The experiences use a variety of mediums such as videos, projectors, lights, sets and sometimes even theatrical casts to create multisensory environments. Tickets tend to be in the $30-$50 range. The Instagram-friendly intent is more than apparent, but enthusiasts don’t seem bothered that promotion is folded into the experience. In fact, websites like SecretNYC and Bucketlisters cater to the demand.

But in New York, a cultural capital that one could argue is already an immersive experience itself, why do we need more? And are these experiences cynical marketing gimmicks (remember Scotland’s Willy Wonka debacle?), or do they add value to the city’s culture? What is with this “experiences” trend?

For starters, there’s a profit incentive. Many experiences are designed to market a product or to sell admission. And although “experiential marketing” has been around for a while, social media-friendly immersive experiences have given marketers a whole new bag of tricks: Enter, feel free to snap photos, don’t forget to tag us!

But experiences also cater to a real desire to experience the physical world.

“People are tired of the 2-D experience of screens,” said Amy Starecheski, a cultural anthropologist who is the director of Columbia University’s Oral History master of arts program. “We want to be in our bodies and in places” — a welcome reprieve from the isolation of TVs and phones.

Of course, $50 is a fairly expensive way to be in a place, which is a point that plenty of consumers have made in the mixed reviews you’ll find online.

Starecheski emphasized that the demand for immersion isn’t limited to commercial entertainment. Many artists, museums and galleries in the nonprofit sector are embracing people’s desire for 3-D, multisensory experiences.

“People feel like if they’re going to go out, they want to have experiences that they can only have by being there,” Starecheski said, meaning that if it weren’t interactive and immersive, you could feasibly view it on your phone.

Starecheski said immersive experiences can be culturally valuable if they’re accessible to broad audiences and foster social interaction.

Starecheski cited James Turrell’s “Meeting” (MoMA PS1), which offers participants with an unobstructed view of the sky; Delcy Morelos’s “El Abrazo” (Dia: Chelsea), an encompassing “earthen monolith” installation made of clay, soil, hay and other materials; and the VR/AR storytelling at Tribeca Fest as powerful experiences.

Immersive experiences are “different from a traditional art museum, where you’re viewing, say, paintings, not interacting with other participants, all facing the wall and not using all of your senses,” Starecheski said.

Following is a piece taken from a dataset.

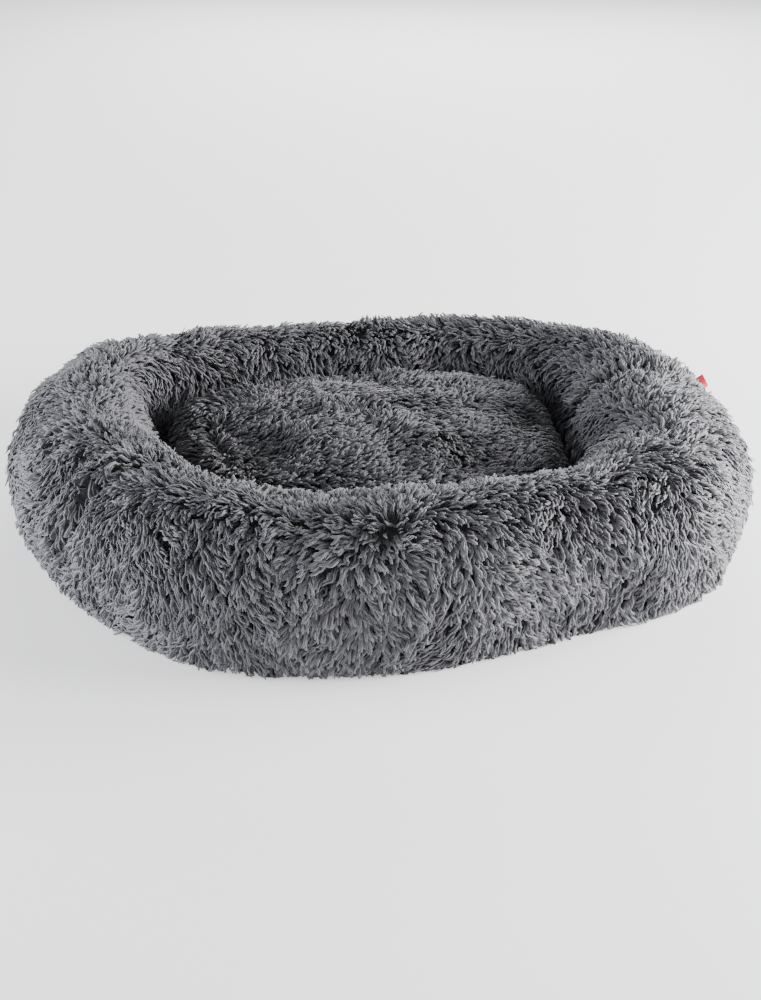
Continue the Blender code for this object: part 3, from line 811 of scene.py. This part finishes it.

For the city’s museums, experiences may not only be culturally valuable, but could also provide a needed boost to business. The number of visitors to New York’s biggest museums has dropped significantly. Compared to 2019, attendance at the Met declined 34% in 2022, while attendance at the Guggenheim and Whitney declined 42% and 19% respectively, according to The Art Newspaper’s Visitor Figures survey.

Experiences can also foster social cohesion in an increasingly fractured society. Setha Low, author of “Why Public Space Matters” and distinguished professor of psychology, anthropology, earth and environmental sciences at CUNY’s Graduate Center, said this is perhaps the ultimate sign of a successful public space.

She recalled visiting “Immersive Van Gogh,” a sensation in New York back in 2021, and enjoying how it sparked interaction and connection with kids in her family.

But these experiences are not always financially accessible. Taking my family of five to see Klimt’s paintings projected onto the walls of the historic Emigrant Industrial Savings Bank, now the Hall des Lumiéres, would cost me $141.

Low said that if the less “connecting” elements of this trend were to take over — say, if most of them were prohibitively expensive, or if participants tended to isolate themselves with phones or other devices during the experience – that would not support the interacting and mixing of diverse groups of people that experts hope to create with cultural and public spaces.

She offered the Vessel as an example of immersive-experience gone wrong. It isn’t accessible to visitors with disabilities, and is set up for marketing — Hudson Yards claimed the rights to all photos, audio, and video depicting or relating to the site.

In March, an installation called Make it Rain appeared where the Oculus’ Winter Whirl once stood. It was a “Cash Cloud experience,” where visitors could take social media-friendly photos and have a chance to be showered in money and a promotion for Ibotta, a cash-back shopping app.

So there’s art, there’s marketing and there’s the commercialized space in between. Starecheski noted the irony of people showing up for an immersive 3-D, multisensory experience and immediately converting it back into a 2-D Instagram photo.

But that’s the world we’re living in: a world where we are seemingly always marketed to and asked to become marketers.

It’s a confusing, experience-layered world. For many, walking through the eye-popping Oculus may be enough of an “experience.”